Summers praised the Rider front four on defense. “They are tough-nosed kids that don’t like the glory, but they like to do the dirty work and get all the rings and jewelry that go with winning championships.”

Davault praised Jacob Bailey for working his way back to the field in week 10. The Pumphrey brothers, Logan Hogie and ends Ben Amstutz and Austin Armstrong, when coupled with Orrville’s two very active linebackers in Ben Summers and Jake Phillips, that’s a pretty good front seven.

“When you add Parks on an edge with Nathan Dombroski or Payton Brown on the opposite edge, Kollen Butler came in the game today and did a really good job for us, then Suppan roaming the middle at safety with linebacker responsibility, we end up with ten guys geared toward stopping the run, and that’s a big reason why we won today.”

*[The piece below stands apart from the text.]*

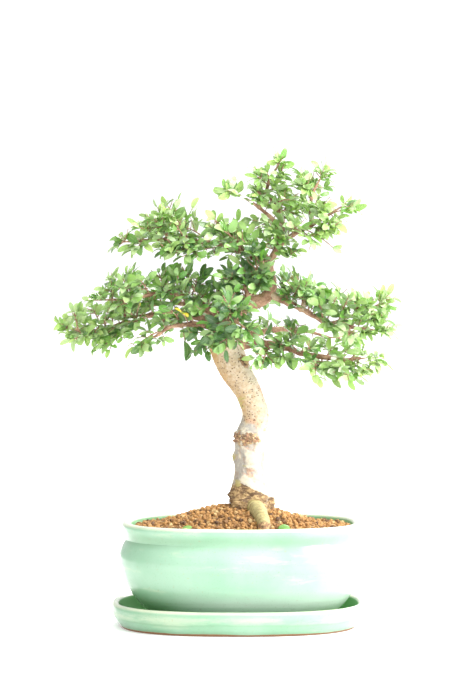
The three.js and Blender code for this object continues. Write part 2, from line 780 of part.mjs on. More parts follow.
function twigSolid(twig) {
  return sheetSolid(twigSheet(twig));
}

// Brings the foot of a spray to its branch's faceted surface, a clearance away.
function seatOn(wood, main) {
  for (let pass = 0; pass < 4; pass += 1) {
    const gap = twigSolid({ ...main, leaves: [], twigs: [] }).minGap(wood, 10);
    main.seat.shift.addScaledVector(main.seat.towards, gap - CLEARANCE);
  }
}

// Every spray as one solid. A leaf or side twig that would meet another piece is left off.
function spraySolids(wood) {
  const plans = SPRAYS.map(sprayPlan);
  plans.forEach((main) => seatOn(wood, main));
  const bare = (twig) => ({ ...twig, leaves: [], twigs: [] });
  const stems = plans.map((main) => twigSolid({ ...bare(main), twigs: main.twigs.map(bare) }));
  const solids = [];
  plans.forEach((main, index) => {
    const others = [wood, ...stems.slice(index + 1), ...solids];
    if (!isClear(stems[index], others)) throw new Error(`the stem of spray ${index + 1} meets another piece`);
    const blades = [];
    const all = [main, ...main.twigs].flatMap((twig) => twig.leaves.map((leaf) => ({ twig, leaf })));
    for (const { twig, leaf } of all.sort((a, b) => a.leaf.rank - b.leaf.rank)) {
      if (blades.length === SPRAY.mostLeaves) break;
      if (!hasRoom(twig, leaf)) continue;
      const guard = loneBlade(twig, leaf, CLEARANCE);
      if (!isClear(guard, others) || !isClear(guard, blades)) continue;
      leaf.kept = true;
      leaf.kept = foldsFreely(twigSheet(main));
      if (leaf.kept) blades.push(loneBlade(twig, leaf, 0));
    }
    solids.push(twigSolid(main));
  });
  return solids;
}

const bonsai = new THREE.Group();
const wood = tree();
const pockets = [-1, 1].map((side) => {
  const width = MESH.side + 2 * CLEARANCE;
  return block(width, width, 4, (side * DRAIN_HOLE.apart) / 2, 0, POT_FLOOR);
});
bonsai.add(
  piece("saucer", saucer(), "glaze"),
  piece("pot", pot(), "glaze"),
  piece("drain_mesh_left", drainMesh(-DRAIN_HOLE.apart / 2), "mesh"),
  piece("drain_mesh_right", drainMesh(DRAIN_HOLE.apart / 2), "mesh"),
  piece("soil", soil([trunkAndRoots(CLEARANCE), ...pockets]), "clay"),
  piece("tree", wood, "bark"),
);
spraySolids(wood).forEach((solid, index) => {
  const number = String(index + 1).padStart(2, "0");
  bonsai.add(piece(`spray_${number}`, solid, "leaf"));
});

export default bonsai;
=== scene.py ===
"""A Chinese elm bonsai in its oval glazed pot and drip saucer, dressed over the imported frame.

Tables and shape functions work in millimetres, in the frame's own axes: +X to the right along
the pot, +Y away from the viewer, +Z up. A mesh is written in metres, with its place in its points.
"""

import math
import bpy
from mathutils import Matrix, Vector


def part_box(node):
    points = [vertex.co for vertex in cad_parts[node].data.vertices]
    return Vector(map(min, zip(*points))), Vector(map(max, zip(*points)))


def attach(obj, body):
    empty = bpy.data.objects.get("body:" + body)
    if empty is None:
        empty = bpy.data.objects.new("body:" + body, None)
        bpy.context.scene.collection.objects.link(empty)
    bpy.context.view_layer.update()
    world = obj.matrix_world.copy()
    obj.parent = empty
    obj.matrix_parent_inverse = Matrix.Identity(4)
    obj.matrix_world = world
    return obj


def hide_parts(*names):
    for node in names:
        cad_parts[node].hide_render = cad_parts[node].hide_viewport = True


bl_info = {
    "name": "Chinese Elm Bonsai",
    "version": (1, 0, 0),
    "blender": (4, 5, 0),
    "location": "View3D > Sidebar > Bonsai",
    "description": "Grows the elm, its leaves and bark, and sets it in clay granules in a glazed pot",
    "category": "Object",
}

import bpy
import numpy as np

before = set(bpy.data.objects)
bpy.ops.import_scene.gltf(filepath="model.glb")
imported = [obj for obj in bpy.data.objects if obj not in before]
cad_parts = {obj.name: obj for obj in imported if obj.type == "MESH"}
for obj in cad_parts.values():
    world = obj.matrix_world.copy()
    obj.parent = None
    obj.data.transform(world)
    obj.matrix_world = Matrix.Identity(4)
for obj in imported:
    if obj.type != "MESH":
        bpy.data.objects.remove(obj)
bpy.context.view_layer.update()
POT_LOW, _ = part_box("pot")
MM = 0.001

# Measures of the pot and the saucer

OVAL_SHORTER = 23.5  # how much shorter the half width of an oval is than its half length
OVAL_FROM = 60.0  # half length below which an oval keeps its proportions instead
OVAL_POWER = 2.5
SAUCER_SHIFT = -3.0  # the saucer stands a little to the left of the pot
SAUCER_SPACING, SAUCER_SIDES = 1.6, 160  # distance between its mesh's rings, points in a ring
POT_SPACING, POT_SIDES = 1.5, 176

# Profiles as [half length along X, height], one row for each run between two crisp edges.
SAUCER_RUNS = (
    ((0, 0), (60, 0), (96.2, 0)),
    ((96.2, 0), (97, 0.3), (98.6, 2.4), (101.6, 6.6), (103, 8.4), (104.1, 10.2), (105, 13.8), (104.7, 18)),
    ((104.7, 18), (103.9, 19.9), (102.3, 20.4), (100.6, 20.1), (99.3, 18.6)),
    ((99.3, 18.6), (97.4, 13.2), (94.8, 7.4), (92.5, 4.9), (89, 4)),
    ((89, 4), (60, 4), (0, 4)),
)
POT_RUNS = (
    ((0, 8), (30, 8), (62, 8)),
    ((62, 8), (65, 7.6), (66, 6.4), (66.2, 4.6)),
    ((66.2, 4.6), (67, 4.35), (69.8, 4.35), (70.5, 4.7)),
    ((70.5, 4.7), (70.9, 7), (72, 9.8), (77.6, 12.6), (87, 21.5), (96.6, 36.5), (102.5, 53.5)),
    ((102.5, 53.5), (102.4, 58.5), (101.2, 63.2), (98.9, 68.5), (96.6, 72.7)),
    ((96.6, 72.7), (97.1, 75.2), (98.3, 78.3), (99.3, 81), (99.6, 83.6)),
    ((99.6, 83.6), (98.6, 85.9), (95.9, 86.6), (93.2, 86), (91.9, 84.2)),
    ((91.9, 84.2), (90.6, 76), (96.2, 59), (92.5, 41), (81, 22.5), (72, 15.4), (66, 14)),
    ((66, 14), (40, 14), (0, 14)),
)
FOOT_NOTCH = (60.0, 7.0, 7.35)  # where a notch in the foot starts along X, its half width, its height
DRAIN_HOLES = (7.0, 38.0, 11.0)  # radius, distance along X, height of the middle of the pot's floor
DRILL_REACH = 12.0  # how far a drill stands out to both sides of the floor's middle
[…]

The numbers for Johnstown-Monroe

All-Ohio Second Team quarterback Caden Calhoun gave everything he had on the field and finished with 128 rushing yards on 25 carries with one TD, completing five of eight passes for 155 yards through the air for another score. All-Ohio First Team running back Bryce Barasch rushed 22 times for 83 yards (one TD). Luke Myers finished with 74 yards rushing on 20 carries with one fumble. Nate Curran led the Johnnies in receiving with three receptions for 104 yards. Teammate Cole Workman caught only one pass, but he took it 45 yards for a TD. Wes Myers led the Johnnies on defense with 11 tackles (five solo).

Postseason history

This was Orrville’s fifth state title game appearance in school history and first trip to the state finals since 1998 when the Red Riders earned the school’s first football state championship after defeating Coldwater 23-21 in the Div. IV title game. This was the Red Riders’ 23rd playoff appearance overall, which ranks first in Wayne County history. Orrville is tied for 12th all-time among all schools since the OHSAA adopted the playoffs in 1972.